Is this normal after 2 years? Should marriage be getting better everyday? I feel I have went downhill by the day since I got married we consistantly have problems almost daily.


----------



## Mrs. Segedy (Apr 17, 2010)

I've heard the first five years, even the first seven are the hardest. You're still getting used to each other. Just hang in there and give it time. Fights happen, and they will happen. I'm sure if you both agreed on everything all the time, you'd become quite bored with one another. My husband and I fight frequently as well, but we always keep our 'small wins' in mind. Such as, maybe we'll both do the dishes and then enjoy some time playing video games together. Or he'll work extra hard on a paper for his school work and we'll take a walk together. Doesn't mean we still don't have conflicting views. But that's normal. Just don't let it get you down and keep an eye out for the small wins!


----------



## del88 (Mar 24, 2010)

I have been married for 8 years and we still have our ups and downs. Although over time, things tend to get better since you become to know your spouse better and learn how to effectively communicate, but developing and maintaing a strong and healthy marriage is a life long process that takes work.


----------



## created4success (Apr 9, 2010)

Mrs. Segedy said:


> I've heard the first five years, even the first seven are the hardest. You're still getting used to each other. Just hang in there and give it time. Fights happen, and they will happen. I'm sure if you both agreed on everything all the time, you'd become quite bored with one another. My husband and I fight frequently as well, but we always keep our 'small wins' in mind. Such as, maybe we'll both do the dishes and then enjoy some time playing video games together. Or he'll work extra hard on a paper for his school work and we'll take a walk together. Doesn't mean we still don't have conflicting views. But that's normal. Just don't let it get you down and keep an eye out for the small wins!


Words of wisdom, Mrs. Segedy, I agree.

Contrary to many who would tell you that marriage is bliss, and if yours isn't, find another marriage--marriage is hard work. The first two years can be what is defined as the "honeymoon" stage. After that, the hard work starts.

You realize your spouse has faults and you're going to have to invest and commit to your relationship, if it is to work.

What you're going through is normal, so you don't have to give in to depression.
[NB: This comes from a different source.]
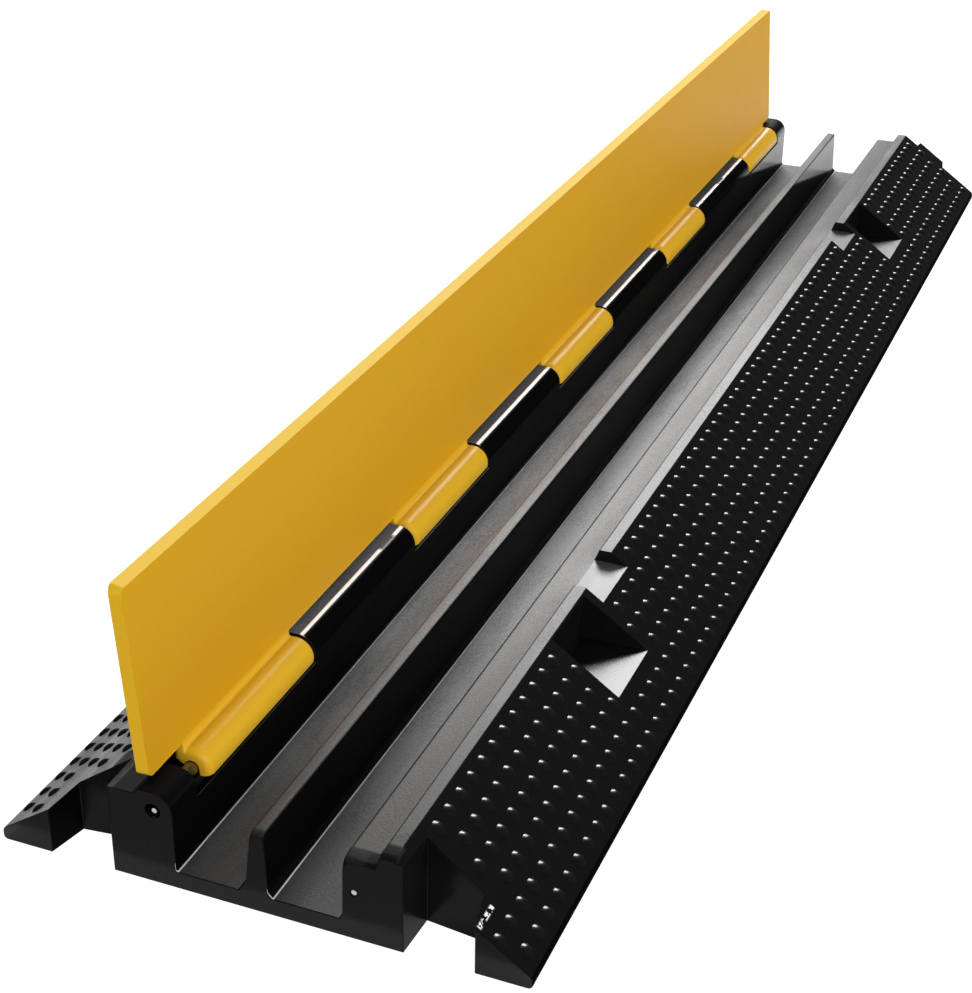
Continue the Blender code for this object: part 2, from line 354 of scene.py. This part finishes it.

Figure out what you want from your marriage, keep the communication channels open, and make it happen!

My wife of 15 years is my best friend, but it hasn't always been that way...


----------



## braveheart2009 (Mar 25, 2009)

So how do you draw the line between what is normal and extreme that prompts divorce?


----------



## created4success (Apr 9, 2010)

braveheart2009 said:


> So how do you draw the line between what is normal and extreme that prompts divorce?


I think that's different for each couple; some will extend grace and forgiveness far more than others, others who have been hurt or betrayed may be on their last leg, so it's hard to say what is "normal" and what is "extreme."


----------